Milestones in Waldorf Curriculum Support Ongoing Self-Development
So often in Waldorf education parents can find themselves stymied by observations of the curriculum and pedagogy. "Why are you doing what you are doing? Why are you spending so much time on these specific activities in these specific grades? Why do you take up certain subjects during these grades and not others?"
At its core, Waldorf education is a social, human-based education. As humans we are always in a process of self-discovery. Through that self-discovery we can become less fettered by the complexities, isolations, and even addictions of our modern lives, and if we have had the opportunity to meet and overcome challenges, we better strengthen the capacities to freely direct our own self-development. We can become more free in our humanness. Rudolf Steiner, the founder of Waldorf education, shared as our educational mission, "Our highest endeavor must be to develop free human beings, who are able of themselves to impart purpose and direction to their lives."
So how do we strive to bring this highest endeavor to our students? There are several significant milestones in the journey through the grades to support the discovery of the World and Self.
Grade 3: Distinguishing the Self from the World
In the third grade, the children are at a developmental stage in which they can begin to fully understand the concept and feeling of I (ego) and its separation from the world (and family). In order to discover the "real world" we must feel and understand that the self is separate from it. At High Mowing, we meet this emerging self-awareness with activities that give the child the confidence and self-assuredness that they can successfully live in and care for a world separate from themselves.
Every Monday the third grade students begin their week with a Practical Arts Workshop. As this year begins they have been harvesting barley that they planted last spring. They first thresh and winnow the grain, and then they will grind and process the grain into flour to be made into bread. That bread will be baked in the cob oven, which was built by previous High Mowing students and is being repaired by our current third graders. All of this work develops a direct hands-on experience of self-sufficiency that deeply instills the understanding that I stand on this earth, can care for that earth, and in doing so care for others and myself.
Grade 7: Searching for Identity
Another milestone of self-discovery comes in the seventh grade’s first block of the year. The seventh grade begins this year with a study of the Renaissance and Exploration of the Silk Road. Seventh grade students developmentally experience an inner search of self and identity. As the students are discovering their inner identities they also wish to reach outward with an expanding world view.
We help the students meet this exploration with the stories and biographies of the great and impressive explorations of the world. The students write essays from the perspective of those world travelers, imagining the experience first hand. From a student’s essay about the Silk Road:
"I panted as I climbed the sand dune. This was the first day of my 37 day journey from Dunhaung to Kashgar.

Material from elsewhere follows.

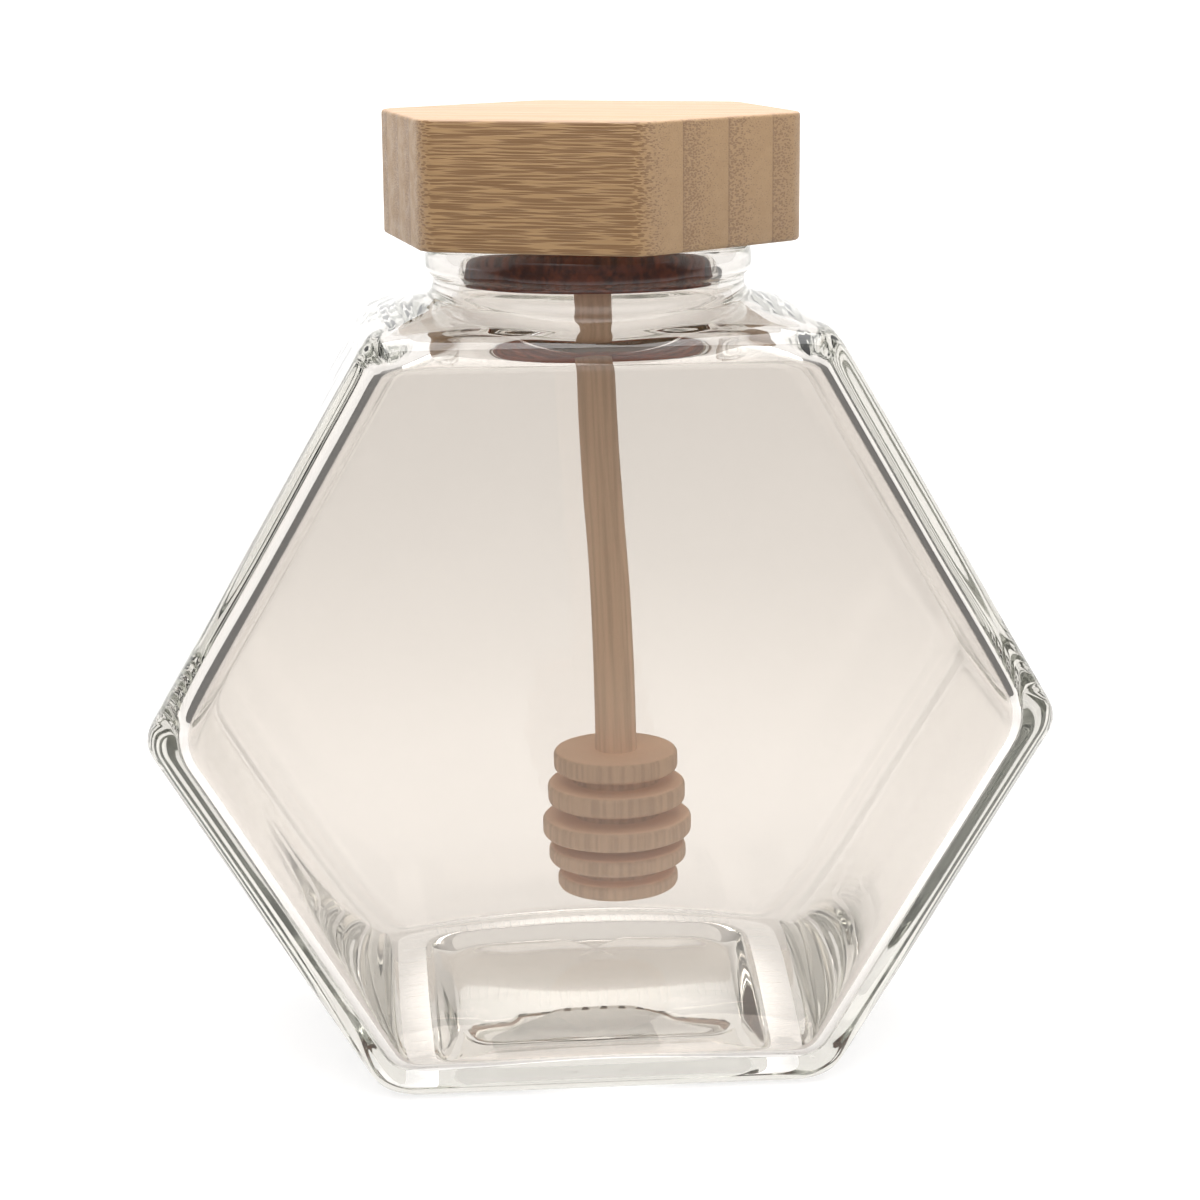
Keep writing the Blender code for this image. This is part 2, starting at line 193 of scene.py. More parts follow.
class HONEYJAR_PG_jar(bpy.types.PropertyGroup):
    """Sizes of the glass jar."""

    half_width: bpy.props.FloatProperty(
        name="Half Width", description="From the middle to the sharp side point of the hexagon",
        default=62.5 * MM, unit="LENGTH")
    depth: bpy.props.FloatProperty(
        name="Depth", description="Front face to back face", default=JAR_HIGH.y - JAR_LOW.y, unit="LENGTH")
    foot_half_width: bpy.props.FloatProperty(
        name="Foot Half Width", description="Half width of the hexagon at the foot",
        default=31.2 * MM, unit="LENGTH")
    shoulder_half_width: bpy.props.FloatProperty(
        name="Shoulder Half Width", description="Half width of the hexagon at the shoulder",
        default=30.9 * MM, unit="LENGTH")
    point_height: bpy.props.FloatProperty(
        name="Point Height", description="Height of the two side points", default=52.0 * MM, unit="LENGTH")
    body_height: bpy.props.FloatProperty(
        name="Body Height", description="Height of the hexagon's flat top",
        default=106.15 * MM, unit="LENGTH")
    neck_top: bpy.props.FloatProperty(
        name="Neck Top", description="Height of the rim", default=JAR_HIGH.z, unit="LENGTH")
    edge_radius: bpy.props.FloatProperty(
        name="Edge Radius", description="Rounding of the outer edges", default=4.4 * MM, unit="LENGTH")
    wall: bpy.props.FloatProperty(
        name="Wall", description="Thickness of the glass walls", default=3.0 * MM, unit="LENGTH")
    inner_edge_radius: bpy.props.FloatProperty(
        name="Inner Edge Radius", description="Rounding of the inner edges", default=4.0 * MM, unit="LENGTH")
    inner_point_radius: bpy.props.FloatProperty(
        name="Inner Point Radius", description="Rounding inside the side points",
        default=8.0 * MM, unit="LENGTH")
    roof_height: bpy.props.FloatProperty(
        name="Roof Height", description="Height where the rounded inner edge of the shoulder would end",
        default=103.6 * MM, unit="LENGTH")
    roof_edge_radius: bpy.props.FloatProperty(
        name="Roof Edge Radius", description="Rounding of the inner edge along the top of the front face",
        default=2.5 * MM, unit="LENGTH")
    floor_height: bpy.props.FloatProperty(
        name="Floor Height", description="Height of the inner floor over the table, at the front wall",
        default=3.6 * MM, unit="LENGTH")
    floor_middle: bpy.props.FloatProperty(
        name="Floor Middle", description="Height of the swelling middle of the inner floor",
        default=13.0 * MM, unit="LENGTH")
    floor_crest: bpy.props.FloatProperty(
        name="Floor Crest", description="How far behind the middle the floor is highest",
        default=6.0 * MM, unit="LENGTH")
    floor_side_drop: bpy.props.FloatProperty(
        name="Floor Side Drop", description="Drop of the floor towards its two sides",
        default=3.0 * MM, unit="LENGTH")
    floor_radius: bpy.props.FloatProperty(
        name="Floor Radius", description="Rounding between the inner floor and the walls",
        default=2.6 * MM, unit="LENGTH")
    recess_depth: bpy.props.FloatProperty(
        name="Recess Depth", description="Depth of the recess under the base",
        default=1.4 * MM, unit="LENGTH")
    recess_sag: bpy.props.FloatProperty(
        name="Recess Sag", description="How far the middle of the recess hangs down",
        default=0.35 * MM, unit="LENGTH")
    recess_slope: bpy.props.FloatProperty(
        name="Recess Slope", description="Width of the slanted left and right sides of the recess",
        default=3.4 * MM, unit="LENGTH")
    recess_slope_front: bpy.props.FloatProperty(
        name="Recess Front Slope", description="Width of the slanted front and back sides of the recess",
        default=6.8 * MM, unit="LENGTH")
    ring_side: bpy.props.FloatProperty(
        name="Ring Side Width", description="Width of the bearing ring at its sides",
        default=5.8 * MM, unit="LENGTH")
    ring_front: bpy.props.FloatProperty(
        name="Ring Front Width", description="Width of the bearing ring at its front and back",
        default=3.0 * MM, unit="LENGTH")
    bore_radius: bpy.props.FloatProperty(
        name="Bore Radius", description="Inner radius of the neck", default=18.0 * MM, unit="LENGTH")
    neck_radius: bpy.props.FloatProperty(
        name="Neck Radius", description="Outer radius of the neck", default=21.7 * MM, unit="LENGTH")
    bead_radius: bpy.props.FloatProperty(
        name="Bead Radius", description="Outer radius of the bead at the rim",
        default=22.7 * MM, unit="LENGTH")
    waviness: bpy.props.FloatProperty(
        name="Waviness", description="Unevenness of the blown inner walls", default=0.11 * MM, unit="LENGTH")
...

I had brought a camel, enough food to last me three months (if I rationed it), enough water for ten, and a change of clothes. I had also brought silk to trade…I had left my family’s house on the edge of Dunhuang at dawn. It was probably mid-afternoon and I was getting hungry. I could see palm trees in the distance and could tell we were getting close because the air didn’t feel as dry and I could hear the leaves rusting in the breeze."
Imagining the trials of meeting the world helps to support the emerging adolescent’s understanding of their place in it.
Grade 12: Becoming a Co-Creator In the World
Finally, in the twelfth grade our seniors are met with the leading question of Who? Who am I in this world? Who will I become?
During this year our oldest students will engage in the Capstone Study. At the culmination of the High Mowing educational journey, the students will bring their own curiosity and enthusiasm to an emerging passion. Through the Capstone presentation they become the master and teacher of this individually crafted project for the entire High Mowing community. They become a co-creator in the world, all the while developing a sense of self and understanding of their unique place within the world.
Through these touch points (and many more) our students begin to experience and understand the world in which they discover their developing selves. Through this exploration and discovery they are provided the opportunity to become more firmly grounded in this world and thus more free to impart purpose and direction to their lives.